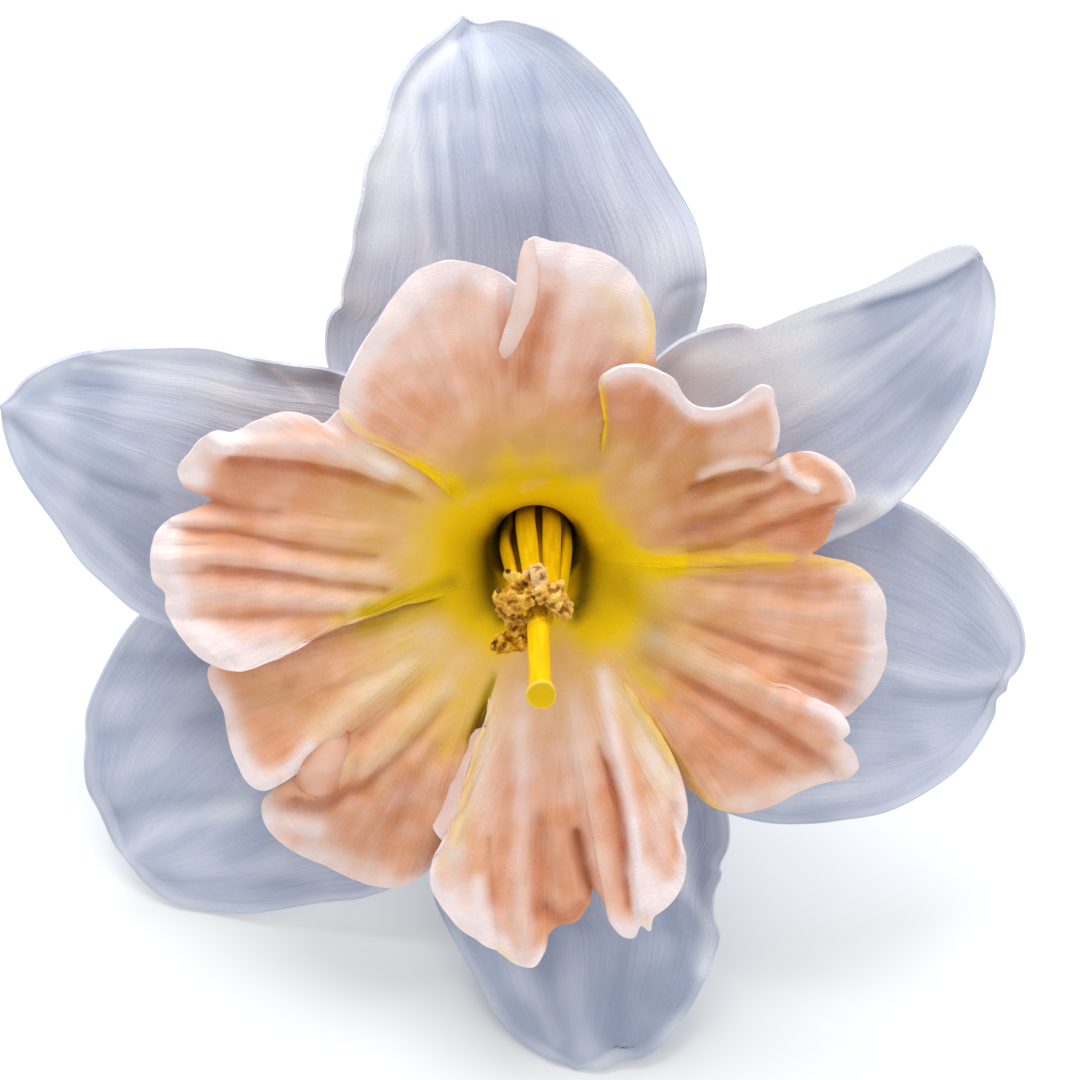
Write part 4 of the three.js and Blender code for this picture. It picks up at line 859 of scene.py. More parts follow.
        "strokes": strokeTable("""
    9.4 -5.2, 14.4 -7.2, 19.1 -8.9, 23.7 -10.5, 28 -11.7 | 0.8 -0.9 deep 0.8
    10 -3.6, 16 -4.6, 22 -5.6, 28 -6.6 | 1.2 0.4 pale 0.1
    12 -2.6, 18 -3.2, 24 -3.6, 30 -4 | 0.6 -0.3 deep 0.35
    24 -4.6, 28.5 -5.2, 32 -5 | 0.5 -0.25 deep 0.25
    10.1 -10.5, 15.1 -13.5, 20.1 -16.2, 23.7 -18.2, 27.7 -20.9, 29.6 -22.2 | 0.85 -1.1 deep 0.95
    10 -8.2, 15 -10.6, 19.6 -12.6, 23 -13.6 | 1.2 0.7 cream 0.3 pale 0.25
    22.6 -13.2, 25 -14.8, 28 -16.6, 30.6 -18.4 | 1.3 0.8 deep 0.1
    23 -13, 24.4 -14.6 | 0.7 0.3 deep 0.5
    27.4 -15.4, 28.6 -16, 30.2 -17, 30.9 -18 | 0.7 0.2 pale 0.85
    25.4 -13, 29 -14.2, 31.6 -15.2 | 1 -0.5 deep 0.7
    30.2 -20.2, 31.4 -21.4 | 1 0.2 pale 0.6 cream 0.3
    12 -14.8, 16 -18.6, 20 -22, 23.6 -24.4 | 1.4 0.4 deep 0.15
    17 -19.6, 22 -21.6, 27 -22 | 3 0 deep 0.3
    24 -13.9, 25.8 -15 | 0.9 0.5 deep -0.4 pale 0.1
    33 -14, 33.6 -9.6, 33 -5 | 2.8 0 pale 0.35 olive 0.1
    11.6 -13.4, 16 -16.6, 20.4 -19.6, 24.6 -22 | 0.9 -0.4 deep 0.4
    9 -14, 11.6 -16.8, 14 -20.4, 16.2 -24, 18.4 -26 | 0.35 0.1 yellow 0.4
    19 -25.4, 25 -23.8, 30 -22.2 | 1 0.1 pale 0.35 cream 0.3
    33.4 -13, 34.2 -9.6, 33.8 -5 | 1.3 0.1 pale 0.5
    29.6 -12.4, 32.4 -13.2 | 0.5 -0.3 deep 0.35
    30 -9.4, 33.4 -9.8 | 0.5 -0.3 deep 0.25
    27 -1.4, 31 -1.7, 33.2 -3 | 0.45 0.1 yellow 0.4 cream 0.35
    12 -2.4, 18 -2, 25 -1.5 | 0.7 0 yellow 0.6
    9.6 -12, 12 -14.2 | 1 -0.2 yellow 0.6 olive 0.15
    """)},
}


# Tints agree at a slit's end: each lobe meets its neighbour half way.
def shared(index, key, foot):
    order = list(lobes.values())
    before, here, after = (np.array(order[(index + step) % 6][key])[:, None] for step in (-1, 0, 1))
    low, high = 0.5 * smoothStep(0.2, 0, foot), 0.5 * smoothStep(0.8, 1, foot)
    return before * low + here * (1 - low - high) + after * high


def arc(start, middle, end, share):
    return (1 - share) ** 2 * start + 2 * share * (1 - share) * middle + share * share * end


def fromThroat(flat):
    return np.hypot(flat[..., 0], flat[..., 1] + 1)


def lobeGrid(index, spec):
    slope, throatRadius, lobeRows = (coronaShape[key] for key in ("slope", "throatRadius", "lobeRows"))
    ends = seen(slitEnds)
    start, stop = ends[index], ends[(index + 1) % 6]
    margin = np.array(spec["margin"])
    edge = smoothPath([start, *seen(margin), stop], coronaShape["perSpan"])
    knots = np.concatenate([[0], margin[:, 3], [1]])
    foot = np.interp(np.linspace(0, len(knots) - 1, len(edge)), range(len(knots)), knots)
    foot[4:-4] = np.convolve(foot, np.ones(9) / 9, "valid")
    startAngle = math.atan2(start[1], start[0])
    angle = startAngle + (math.atan2(stop[1], stop[0]) - startAngle) % (2 * math.pi) * foot
    reachIn = (np.hypot(*start[:2]) * (1 - foot) + np.hypot(*stop[:2]) * foot
               + coronaShape["ringBulge"] * np.sin(np.pi * foot))
    ring = polar(reachIn, angle, start[2] * (1 - foot) + stop[2] * foot)
    throat = polar(throatRadius, angle, coronaShape["throatHeight"])
    wallTop = throat * coronaShape["wallFlare"]
    wallTop[:, 2] = ring[:, 2] - slope * (reachIn - throatRadius)
    rows = [polar(radius, angle, height) for radius, height in smoothPath(coronaShape["lip"], 2)[:-1]]
    climb = np.linspace(0, 1, coronaShape["cupRows"], endpoint=False)
    rows += [arc(throat, wallTop, ring, share) for share in climb]
    cupRows = len(rows)
    reach = np.hypot(*(edge - ring)[:, :2].T)
    rising = ring[:, 2] + 0.5 * slope * reach
    window = np.hanning(coronaShape["levelWindow"])
    level = np.pad(edge[:, 2], len(window) // 2 - 1, "edge")
    level = np.convolve(level, window[1:-1] / window.sum(), "valid")
    for share in np.linspace(0, 1, lobeRows + 1):
        point = ring * (1 - share) + edge * share
        far = level * (1 - share * share) + edge[:, 2] * share * share
        point[:, 2] = arc(ring[:, 2], rising, far, share)
        rows.append(point)
    points = np.stack(rows)
    row = np.arange(len(rows))[:, None]
    out = np.maximum(row - cupRows, 0) / lobeRows
    rim = (1 - out) * reach
    before = points.copy()
    tone = blankTone(points)
    away = fromThroat(asSeen(points))
    addStrokes(points, tone, spec["strokes"])
    tone[..., 0] *= smoothStep(8, 18, away)
    addStrokes(points, tone, throatStrokes)
    # Strokes fade in from the cup, and the slit ends stay where they are.
    freed = smoothStep(0.3, 2.5, reach)
    points = before + (points - before) * (smoothStep(0.02, 0.25, out) * freed)[..., None]
    plan = points[..., :2]
    awayFromSlit = smoothStep(0.02, 0.12, foot) * smoothStep(0.98, 0.88, foot)
    frilled = smoothStep(5, 0, rim) * smoothStep(1.5, 5, reach) * awayFromSlit * (out > 0)
    fine, wide = coronaShape["frill"]
    points[..., 2] += frilled * (waves(plan, fine, index + 20) + waves(plan, wide, index + 30))
    fan = sum(np.sin(angle * count + count + 2 * out) for count in coronaShape["fanCounts"]) / 3
    soft = smoothStep(0.05, 0.4, out) * smoothStep(1, 4, reach)
    fanned = coronaShape["fanRise"] * fan * smoothStep(0, 2, rim)
    points[..., 2] += soft * (waves(plan, coronaShape["pucker"], index + 40) + fanned)
    flat = asSeen(points)
    away = fromThroat(flat)
    coarse, fine = coronaShape["mottle"]
    mottle = waves(flat, coarse, 50) + waves(flat, fine, 60)
    low, high = shared(index, "yellow", foot)
    tone[..., 2] += smoothStep(high, low, away + mottle)
    tone[..., 2] += (spec["slitEdge"] * smoothStep(0.8, 0.1, rim) * (1 - awayFromSlit)
                     * smoothStep(0, 0.2, out))
    low, high, amount = shared(index, "cream", foot)
    tone[..., 3] += amount * smoothStep(high, low, away + mottle)
    ringAt, ringWidth = coronaShape["deepRing"]
    deepRing = np.exp(-((away + mottle - ringAt) / ringWidth) ** 2)
    tone[..., 0] += spec["deepAt"] * deepRing + waves(flat, coronaShape["deepWaves"], 70)
    wide, amount, rimFrom, rimTo = spec["rim"]
    bareFrom, bareTo = spec["bare"]
    rimmed = smoothStep(rimFrom - 0.04, rimFrom + 0.04, foot) * smoothStep(rimTo + 0.04, rimTo - 0.04, foot)
    bare = smoothStep(bareFrom - 0.02, bareFrom, foot) * smoothStep(bareTo + 0.02, bareTo, foot)
    pale = smoothStep(wide, 0.15, rim + wide * (0.06 * fan + 0.15 * mottle)) * smoothStep(0.3, 0.7, out)
    tone[..., 1] += amount * rimmed * (1 - bare * (bareTo > 0)) * pale
    tone[..., 1] += waves(flat, coronaShape["paleWaves"], 80) * (row >= cupRows)
    # Dark olive painted inside the throat's lip as shade, only a quarter as much at the top.
    upwards = smoothStep(0.1, 0.75, np.sin(angle))
    tone[..., 4] += smoothStep(0.2, -1.2, points[..., 2]) * (1 - 0.75 * upwards)
    return asGrid(points, tone, angle * 16, away)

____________

* [CHALLENGE] Write out, exactly and with nothing else, the lines of the listing above from its first line through the line with "return (1 - share)".

* [RESULT OF THIS TASK]
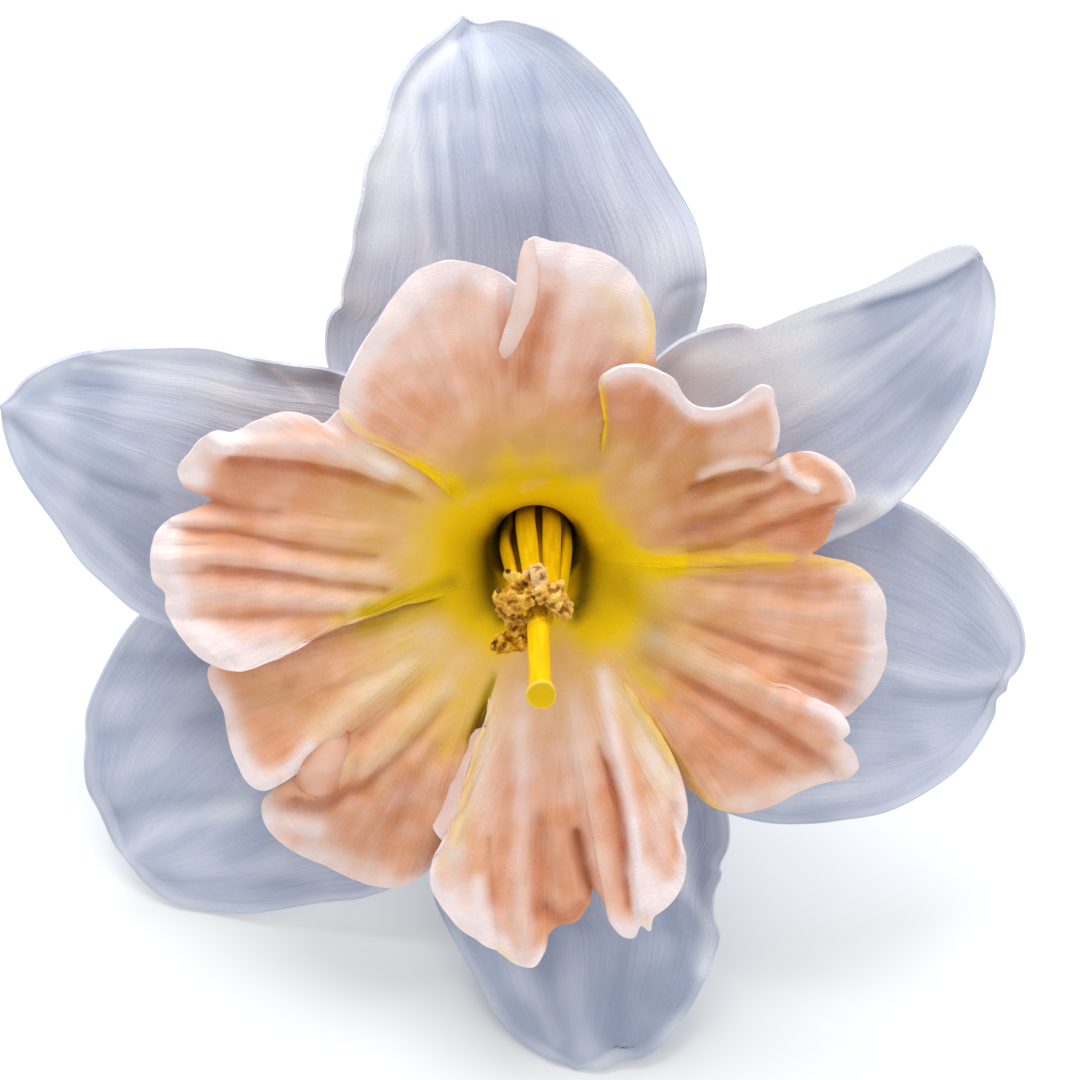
Write part 4 of the three.js and Blender code for this picture. It picks up at line 859 of scene.py. More parts follow.
        "strokes": strokeTable("""
    9.4 -5.2, 14.4 -7.2, 19.1 -8.9, 23.7 -10.5, 28 -11.7 | 0.8 -0.9 deep 0.8
    10 -3.6, 16 -4.6, 22 -5.6, 28 -6.6 | 1.2 0.4 pale 0.1
    12 -2.6, 18 -3.2, 24 -3.6, 30 -4 | 0.6 -0.3 deep 0.35
    24 -4.6, 28.5 -5.2, 32 -5 | 0.5 -0.25 deep 0.25
    10.1 -10.5, 15.1 -13.5, 20.1 -16.2, 23.7 -18.2, 27.7 -20.9, 29.6 -22.2 | 0.85 -1.1 deep 0.95
    10 -8.2, 15 -10.6, 19.6 -12.6, 23 -13.6 | 1.2 0.7 cream 0.3 pale 0.25
    22.6 -13.2, 25 -14.8, 28 -16.6, 30.6 -18.4 | 1.3 0.8 deep 0.1
    23 -13, 24.4 -14.6 | 0.7 0.3 deep 0.5
    27.4 -15.4, 28.6 -16, 30.2 -17, 30.9 -18 | 0.7 0.2 pale 0.85
    25.4 -13, 29 -14.2, 31.6 -15.2 | 1 -0.5 deep 0.7
    30.2 -20.2, 31.4 -21.4 | 1 0.2 pale 0.6 cream 0.3
    12 -14.8, 16 -18.6, 20 -22, 23.6 -24.4 | 1.4 0.4 deep 0.15
    17 -19.6, 22 -21.6, 27 -22 | 3 0 deep 0.3
    24 -13.9, 25.8 -15 | 0.9 0.5 deep -0.4 pale 0.1
    33 -14, 33.6 -9.6, 33 -5 | 2.8 0 pale 0.35 olive 0.1
    11.6 -13.4, 16 -16.6, 20.4 -19.6, 24.6 -22 | 0.9 -0.4 deep 0.4
    9 -14, 11.6 -16.8, 14 -20.4, 16.2 -24, 18.4 -26 | 0.35 0.1 yellow 0.4
    19 -25.4, 25 -23.8, 30 -22.2 | 1 0.1 pale 0.35 cream 0.3
    33.4 -13, 34.2 -9.6, 33.8 -5 | 1.3 0.1 pale 0.5
    29.6 -12.4, 32.4 -13.2 | 0.5 -0.3 deep 0.35
    30 -9.4, 33.4 -9.8 | 0.5 -0.3 deep 0.25
    27 -1.4, 31 -1.7, 33.2 -3 | 0.45 0.1 yellow 0.4 cream 0.35
    12 -2.4, 18 -2, 25 -1.5 | 0.7 0 yellow 0.6
    9.6 -12, 12 -14.2 | 1 -0.2 yellow 0.6 olive 0.15
    """)},
}


# Tints agree at a slit's end: each lobe meets its neighbour half way.
def shared(index, key, foot):
    order = list(lobes.values())
    before, here, after = (np.array(order[(index + step) % 6][key])[:, None] for step in (-1, 0, 1))
    low, high = 0.5 * smoothStep(0.2, 0, foot), 0.5 * smoothStep(0.8, 1, foot)
    return before * low + here * (1 - low - high) + after * high


def arc(start, middle, end, share):
    return (1 - share) ** 2 * start + 2 * share * (1 - share) * middle + share * share * end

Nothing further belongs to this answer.